Dünya Kadınlar Günü, her yıl 8 Mart tarihinde kutlanan ve kadınların sosyal, ekonomik, kültürel ve siyasi alanlardaki başarılarını onurlandıran bir gündür. Ancak bu özel gün, yalnızca kutlama değil, aynı zamanda kadınların hakları için yürütülen mücadelelerin de bir simgesidir. Kökenleri, 20. yüzyılın başlarına, özellikle de feminist hareketlerin yükseldiği döneme dayanmaktadır. Bu tarih, kadınların iş gücündeki yerini artırma, seçme ve seçilme hakkı elde etme ve toplumsal hayatta daha fazla söz sahibi olma yolundaki mücadelelerinin başlangıcını simgeler.
Dünya Kadınlar Günü'nün tarihi, 1908 yılına kadar uzanmaktadır. ABD’nin New York kentinde 15.000 kadın, daha iyi çalışma koşulları, oy verme hakkı ve eşit ücret talepleriyle bir yürüyüş düzenlediler. Bu yürüyüş, kadınların hakları için seslerini yükseltmeleri açısından bir dönüm noktası oldu. Bir yıl sonra, 1909'da, Sosyalist Parti, bu yürüyüşü anmak için 28 Şubat'ı "Ulusal Kadınlar Günü" olarak ilan etti. 1910 yılında, II. Uluslararası Sosyalist Kadınlar Konferansı'nda Clara Zetkin, her yıl eşit haklar, sosyal adalet ve kadın hakları için bir gün düzenlenmesi önerisini getirdi. Bu öneri kabul edildi ve farklı ülkelerde farklı tarihlerde kutlanmaya başlandı.
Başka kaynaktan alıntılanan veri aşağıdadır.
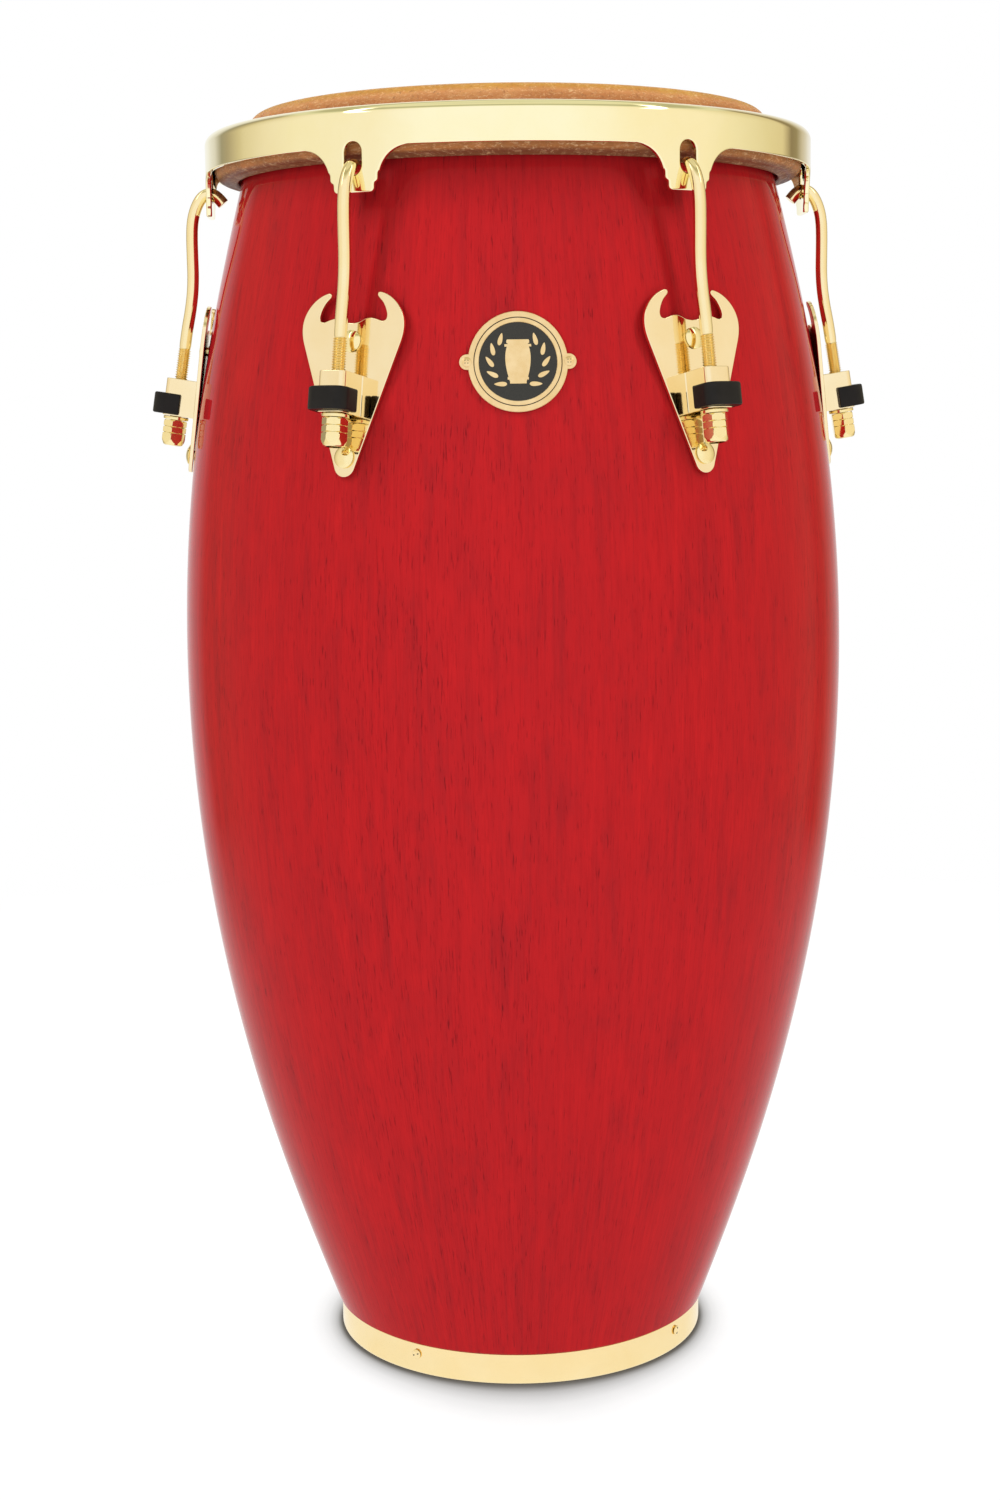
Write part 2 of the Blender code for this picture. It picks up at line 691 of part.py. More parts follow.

Dünya Kadınlar Günü, 1975 yılında Birleşmiş Milletler tarafından resmi olarak tanınarak 8 Mart olarak belirlenmiştir. Gün geçtikçe daha fazla ülke, bu özel günü kutlamakta ve kadınların insan hakları konusundaki farkındalığı artırmaya yönelik etkinlikler düzenlemektedir. Bugün, özellikle sosyal medya platformları üzerinden birçok kadın ve erkek, bu günde kadınların başarısını kutlamakta ve toplumsal cinsiyet eşitliği konularına dikkat çekmektedir. Kurumsal ve sivil toplum kuruluşları, bu günde çeşitli etkinlikler, konferanslar ve seminerler düzenleyerek, kadınların toplumdaki rolünü vurgulamaktadır.
Dünya Kadınlar Günü’nü kutlarken, toplumsal cinsiyet eşitliğinin sağlanması, kadınların ekonomik bağımsızlıklarını kazanması ve her alanda daha fazla yer alması adına atılması gereken adımları unutmamak önemlidir. Geçmişte olduğu gibi bugün de, kadınların hakları için mücadele etmek, sadece kadınların değil, toplumun her kesiminin sorumluluğudur. Bu yüzden, 8 Mart’ı bir kutlamanın ötesinde, bir farkındalık günü olarak görmek ve toplumsal değişim için gerekli olan adımları atmak gerekmektedir.
Sonuç olarak, Dünya Kadınlar Günü, bir kutlamadan çok daha fazlasını ifade ediyor. Yaşadığımız toplumda kadınların önemi, sağladıkları katkılar ve gerçekleştirdikleri mücadeleleri unutmamak; bu özel günün ruhunu anlamak ve gelecek nesillere taşımak için önemlidir. Herkesin, kadınların eşit haklarına sahip olduğu bir dünya için çaba göstermesi, bu mücadelenin sürekliliği açısından büyük önem taşımaktadır. Bu yıl da, 8 Mart’ta tüm dünyada kadınların yanında olmanın ve onlara destek vermenin önemini bir kez daha hatırlıyoruz.